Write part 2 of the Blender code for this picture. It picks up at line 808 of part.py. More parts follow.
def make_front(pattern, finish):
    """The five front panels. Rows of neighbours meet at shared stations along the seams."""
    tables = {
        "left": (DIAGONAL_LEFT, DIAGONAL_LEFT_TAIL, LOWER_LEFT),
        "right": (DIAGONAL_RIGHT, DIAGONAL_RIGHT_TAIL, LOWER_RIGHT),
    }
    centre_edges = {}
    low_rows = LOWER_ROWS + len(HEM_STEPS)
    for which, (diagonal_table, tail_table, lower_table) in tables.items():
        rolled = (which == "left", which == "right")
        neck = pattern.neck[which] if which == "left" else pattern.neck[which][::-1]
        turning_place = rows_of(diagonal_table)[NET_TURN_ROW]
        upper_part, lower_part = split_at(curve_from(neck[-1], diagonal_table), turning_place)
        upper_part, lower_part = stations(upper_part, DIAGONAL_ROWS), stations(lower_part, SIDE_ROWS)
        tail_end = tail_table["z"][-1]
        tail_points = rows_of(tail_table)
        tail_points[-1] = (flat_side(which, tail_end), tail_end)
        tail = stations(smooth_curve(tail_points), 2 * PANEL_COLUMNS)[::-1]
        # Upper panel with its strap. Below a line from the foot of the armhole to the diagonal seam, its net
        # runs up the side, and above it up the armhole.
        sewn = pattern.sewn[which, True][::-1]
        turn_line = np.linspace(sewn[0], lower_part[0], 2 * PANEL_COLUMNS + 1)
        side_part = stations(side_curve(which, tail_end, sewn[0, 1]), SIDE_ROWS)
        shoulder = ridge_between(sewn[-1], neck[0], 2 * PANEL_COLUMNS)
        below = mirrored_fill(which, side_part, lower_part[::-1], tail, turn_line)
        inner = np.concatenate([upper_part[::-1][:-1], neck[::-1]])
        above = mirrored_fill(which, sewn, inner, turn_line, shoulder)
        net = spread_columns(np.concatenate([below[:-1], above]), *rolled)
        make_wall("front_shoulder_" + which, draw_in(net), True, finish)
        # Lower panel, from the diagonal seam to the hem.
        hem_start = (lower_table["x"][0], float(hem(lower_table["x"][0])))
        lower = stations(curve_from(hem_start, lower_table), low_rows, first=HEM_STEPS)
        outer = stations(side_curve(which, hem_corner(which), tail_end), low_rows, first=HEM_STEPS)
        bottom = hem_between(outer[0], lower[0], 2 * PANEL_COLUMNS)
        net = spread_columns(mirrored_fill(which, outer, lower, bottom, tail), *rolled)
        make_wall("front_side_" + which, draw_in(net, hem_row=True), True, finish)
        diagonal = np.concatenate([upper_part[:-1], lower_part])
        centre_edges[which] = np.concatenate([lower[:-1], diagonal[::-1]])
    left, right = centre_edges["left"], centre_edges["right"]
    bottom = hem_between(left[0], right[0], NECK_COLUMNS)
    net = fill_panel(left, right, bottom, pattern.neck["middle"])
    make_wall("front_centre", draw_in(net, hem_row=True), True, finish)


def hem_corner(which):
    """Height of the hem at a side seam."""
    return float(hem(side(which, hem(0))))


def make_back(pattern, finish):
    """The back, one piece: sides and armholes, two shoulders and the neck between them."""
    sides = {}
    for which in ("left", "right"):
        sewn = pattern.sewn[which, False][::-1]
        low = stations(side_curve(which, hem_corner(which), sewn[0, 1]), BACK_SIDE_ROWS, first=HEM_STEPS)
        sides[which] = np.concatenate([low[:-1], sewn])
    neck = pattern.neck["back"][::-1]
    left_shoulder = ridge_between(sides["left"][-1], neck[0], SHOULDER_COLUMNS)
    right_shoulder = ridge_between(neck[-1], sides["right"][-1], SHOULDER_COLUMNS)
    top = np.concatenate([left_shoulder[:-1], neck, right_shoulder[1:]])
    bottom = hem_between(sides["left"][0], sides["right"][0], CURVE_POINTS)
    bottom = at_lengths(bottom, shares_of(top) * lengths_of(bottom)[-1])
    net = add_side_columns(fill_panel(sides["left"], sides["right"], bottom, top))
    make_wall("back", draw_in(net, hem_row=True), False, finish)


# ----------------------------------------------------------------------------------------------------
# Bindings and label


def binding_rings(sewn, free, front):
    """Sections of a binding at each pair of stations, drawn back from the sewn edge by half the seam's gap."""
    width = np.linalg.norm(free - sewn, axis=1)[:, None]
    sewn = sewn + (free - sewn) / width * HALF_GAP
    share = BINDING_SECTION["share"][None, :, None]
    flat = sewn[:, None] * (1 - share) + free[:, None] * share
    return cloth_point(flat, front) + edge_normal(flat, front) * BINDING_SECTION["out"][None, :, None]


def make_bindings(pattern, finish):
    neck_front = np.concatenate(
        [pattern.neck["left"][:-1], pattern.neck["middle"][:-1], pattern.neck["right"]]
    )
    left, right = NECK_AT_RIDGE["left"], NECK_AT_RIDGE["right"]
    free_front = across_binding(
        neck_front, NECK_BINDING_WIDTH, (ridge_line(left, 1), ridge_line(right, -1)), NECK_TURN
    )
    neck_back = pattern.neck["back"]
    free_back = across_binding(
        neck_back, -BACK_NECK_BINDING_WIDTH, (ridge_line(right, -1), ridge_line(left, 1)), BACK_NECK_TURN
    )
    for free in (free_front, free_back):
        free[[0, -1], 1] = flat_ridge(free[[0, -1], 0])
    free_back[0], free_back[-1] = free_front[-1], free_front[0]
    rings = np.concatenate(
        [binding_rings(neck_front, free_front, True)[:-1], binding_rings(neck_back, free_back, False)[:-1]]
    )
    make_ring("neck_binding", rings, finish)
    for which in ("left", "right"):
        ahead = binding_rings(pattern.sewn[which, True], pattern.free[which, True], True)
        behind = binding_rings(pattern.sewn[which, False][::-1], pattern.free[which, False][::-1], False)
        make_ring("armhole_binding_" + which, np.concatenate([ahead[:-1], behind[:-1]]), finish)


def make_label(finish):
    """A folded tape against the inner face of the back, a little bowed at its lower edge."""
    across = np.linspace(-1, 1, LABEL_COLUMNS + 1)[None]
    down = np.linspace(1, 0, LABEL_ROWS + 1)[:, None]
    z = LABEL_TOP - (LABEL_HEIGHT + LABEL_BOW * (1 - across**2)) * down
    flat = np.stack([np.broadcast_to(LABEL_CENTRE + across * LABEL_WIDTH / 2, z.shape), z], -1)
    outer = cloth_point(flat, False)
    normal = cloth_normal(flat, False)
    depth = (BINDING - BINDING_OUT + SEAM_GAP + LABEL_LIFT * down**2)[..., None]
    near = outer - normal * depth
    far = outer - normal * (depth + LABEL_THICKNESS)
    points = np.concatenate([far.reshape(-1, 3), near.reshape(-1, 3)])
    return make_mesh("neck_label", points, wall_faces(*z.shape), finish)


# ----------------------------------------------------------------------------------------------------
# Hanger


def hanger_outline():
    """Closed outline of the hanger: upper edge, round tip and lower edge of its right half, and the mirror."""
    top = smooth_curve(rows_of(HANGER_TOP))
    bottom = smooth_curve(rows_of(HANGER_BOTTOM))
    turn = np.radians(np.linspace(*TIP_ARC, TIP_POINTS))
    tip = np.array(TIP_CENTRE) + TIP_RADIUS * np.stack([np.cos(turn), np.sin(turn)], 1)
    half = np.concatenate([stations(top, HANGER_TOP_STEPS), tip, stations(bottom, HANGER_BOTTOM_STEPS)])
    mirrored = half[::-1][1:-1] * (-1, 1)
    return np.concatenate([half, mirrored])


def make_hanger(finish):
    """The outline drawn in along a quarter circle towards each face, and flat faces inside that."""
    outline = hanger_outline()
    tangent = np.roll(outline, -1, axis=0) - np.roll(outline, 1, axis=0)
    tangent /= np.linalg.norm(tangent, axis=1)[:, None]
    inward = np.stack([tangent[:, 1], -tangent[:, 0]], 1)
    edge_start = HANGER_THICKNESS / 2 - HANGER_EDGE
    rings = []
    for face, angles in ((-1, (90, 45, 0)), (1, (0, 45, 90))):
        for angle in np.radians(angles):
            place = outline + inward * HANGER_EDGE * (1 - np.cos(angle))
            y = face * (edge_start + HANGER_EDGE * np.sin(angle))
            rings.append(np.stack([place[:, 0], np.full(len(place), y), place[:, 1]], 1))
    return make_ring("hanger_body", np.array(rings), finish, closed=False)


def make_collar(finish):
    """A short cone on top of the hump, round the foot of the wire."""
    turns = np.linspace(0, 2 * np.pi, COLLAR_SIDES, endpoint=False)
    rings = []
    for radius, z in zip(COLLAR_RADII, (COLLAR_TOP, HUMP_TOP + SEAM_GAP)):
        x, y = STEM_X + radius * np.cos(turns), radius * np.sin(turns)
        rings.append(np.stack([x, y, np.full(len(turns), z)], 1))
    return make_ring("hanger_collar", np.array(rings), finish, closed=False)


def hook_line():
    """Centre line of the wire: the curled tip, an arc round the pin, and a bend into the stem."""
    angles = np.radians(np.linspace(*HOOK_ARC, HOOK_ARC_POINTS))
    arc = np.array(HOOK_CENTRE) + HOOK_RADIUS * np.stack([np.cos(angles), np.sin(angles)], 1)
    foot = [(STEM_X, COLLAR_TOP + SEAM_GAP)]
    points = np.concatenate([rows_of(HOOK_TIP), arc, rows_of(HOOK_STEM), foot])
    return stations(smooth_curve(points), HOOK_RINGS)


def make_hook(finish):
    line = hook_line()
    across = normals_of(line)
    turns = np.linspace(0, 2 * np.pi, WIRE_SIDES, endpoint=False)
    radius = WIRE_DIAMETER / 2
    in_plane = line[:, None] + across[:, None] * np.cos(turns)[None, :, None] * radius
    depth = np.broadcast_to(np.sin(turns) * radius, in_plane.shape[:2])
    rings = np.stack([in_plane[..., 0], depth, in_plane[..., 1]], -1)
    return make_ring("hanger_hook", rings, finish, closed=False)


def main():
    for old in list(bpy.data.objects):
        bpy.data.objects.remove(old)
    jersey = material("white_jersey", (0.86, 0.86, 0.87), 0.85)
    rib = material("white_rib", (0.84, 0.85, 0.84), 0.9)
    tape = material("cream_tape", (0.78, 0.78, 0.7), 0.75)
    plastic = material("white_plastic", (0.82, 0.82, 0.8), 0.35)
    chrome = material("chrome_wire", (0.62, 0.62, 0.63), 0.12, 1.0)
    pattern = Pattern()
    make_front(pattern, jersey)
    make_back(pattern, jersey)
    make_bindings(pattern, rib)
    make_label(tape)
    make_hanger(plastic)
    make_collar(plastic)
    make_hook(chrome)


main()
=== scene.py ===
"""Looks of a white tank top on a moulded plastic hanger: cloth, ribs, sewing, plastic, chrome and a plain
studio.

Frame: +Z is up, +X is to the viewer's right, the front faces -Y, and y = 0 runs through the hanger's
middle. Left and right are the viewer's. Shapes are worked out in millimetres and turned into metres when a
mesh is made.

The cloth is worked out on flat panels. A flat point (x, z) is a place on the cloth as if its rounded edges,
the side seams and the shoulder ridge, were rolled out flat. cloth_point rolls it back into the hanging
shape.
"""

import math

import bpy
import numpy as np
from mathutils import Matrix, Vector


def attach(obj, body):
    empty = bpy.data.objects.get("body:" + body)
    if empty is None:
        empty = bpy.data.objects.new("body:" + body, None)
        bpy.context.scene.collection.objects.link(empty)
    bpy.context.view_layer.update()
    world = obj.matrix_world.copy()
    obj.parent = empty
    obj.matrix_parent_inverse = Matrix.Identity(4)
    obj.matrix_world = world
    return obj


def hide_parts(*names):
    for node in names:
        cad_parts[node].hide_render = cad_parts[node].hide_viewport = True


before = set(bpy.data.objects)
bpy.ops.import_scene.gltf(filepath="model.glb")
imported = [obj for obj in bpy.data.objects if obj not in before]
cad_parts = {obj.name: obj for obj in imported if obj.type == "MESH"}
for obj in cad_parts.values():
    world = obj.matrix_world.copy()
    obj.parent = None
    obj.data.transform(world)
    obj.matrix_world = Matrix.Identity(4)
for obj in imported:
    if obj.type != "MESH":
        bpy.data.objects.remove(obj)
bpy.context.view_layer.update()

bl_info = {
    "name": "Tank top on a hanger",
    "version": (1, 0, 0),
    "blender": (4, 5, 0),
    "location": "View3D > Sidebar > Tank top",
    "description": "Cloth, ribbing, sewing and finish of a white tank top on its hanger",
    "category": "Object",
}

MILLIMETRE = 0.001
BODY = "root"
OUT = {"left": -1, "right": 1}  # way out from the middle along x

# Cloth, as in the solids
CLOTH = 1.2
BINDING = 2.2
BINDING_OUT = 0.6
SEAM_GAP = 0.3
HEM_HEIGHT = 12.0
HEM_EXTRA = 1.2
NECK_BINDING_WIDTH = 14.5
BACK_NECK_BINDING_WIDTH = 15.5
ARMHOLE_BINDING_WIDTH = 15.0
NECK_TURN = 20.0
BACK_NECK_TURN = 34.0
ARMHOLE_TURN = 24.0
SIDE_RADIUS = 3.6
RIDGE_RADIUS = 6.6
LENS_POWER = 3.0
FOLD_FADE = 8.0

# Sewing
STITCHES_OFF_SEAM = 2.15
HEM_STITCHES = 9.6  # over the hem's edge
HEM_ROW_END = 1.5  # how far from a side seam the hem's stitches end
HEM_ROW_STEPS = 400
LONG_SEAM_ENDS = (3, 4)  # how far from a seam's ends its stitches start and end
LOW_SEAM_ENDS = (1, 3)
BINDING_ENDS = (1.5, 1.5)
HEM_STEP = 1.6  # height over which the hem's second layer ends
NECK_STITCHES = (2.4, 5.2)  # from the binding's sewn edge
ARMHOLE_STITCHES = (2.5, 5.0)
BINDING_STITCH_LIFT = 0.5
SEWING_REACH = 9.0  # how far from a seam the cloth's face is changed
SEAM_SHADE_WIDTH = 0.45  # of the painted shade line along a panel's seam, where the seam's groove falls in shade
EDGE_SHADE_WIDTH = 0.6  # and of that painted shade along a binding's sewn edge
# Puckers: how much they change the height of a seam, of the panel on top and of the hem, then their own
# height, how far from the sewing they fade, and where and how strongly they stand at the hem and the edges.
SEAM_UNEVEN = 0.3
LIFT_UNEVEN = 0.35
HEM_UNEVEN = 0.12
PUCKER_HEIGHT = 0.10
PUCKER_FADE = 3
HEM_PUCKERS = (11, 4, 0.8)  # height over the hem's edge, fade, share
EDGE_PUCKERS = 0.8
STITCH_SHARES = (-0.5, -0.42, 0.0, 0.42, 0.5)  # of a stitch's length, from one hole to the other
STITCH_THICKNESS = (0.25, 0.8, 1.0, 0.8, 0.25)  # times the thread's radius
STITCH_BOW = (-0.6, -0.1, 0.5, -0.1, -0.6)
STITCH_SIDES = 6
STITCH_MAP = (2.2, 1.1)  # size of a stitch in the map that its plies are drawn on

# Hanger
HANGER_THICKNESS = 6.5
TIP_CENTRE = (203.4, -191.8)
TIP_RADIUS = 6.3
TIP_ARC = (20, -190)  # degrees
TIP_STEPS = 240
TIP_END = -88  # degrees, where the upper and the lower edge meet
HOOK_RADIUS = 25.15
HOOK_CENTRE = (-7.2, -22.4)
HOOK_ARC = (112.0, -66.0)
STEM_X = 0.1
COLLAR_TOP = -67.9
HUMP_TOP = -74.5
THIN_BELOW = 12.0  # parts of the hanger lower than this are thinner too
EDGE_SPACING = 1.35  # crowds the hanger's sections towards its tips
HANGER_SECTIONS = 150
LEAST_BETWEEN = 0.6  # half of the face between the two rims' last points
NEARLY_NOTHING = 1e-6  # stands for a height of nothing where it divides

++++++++

■ **THE TASK**
Check every line of the data above for the string "remove", and copy those that have it.

■ **SOLUTION BELOW**
        bpy.data.objects.remove(old)
        bpy.data.objects.remove(obj)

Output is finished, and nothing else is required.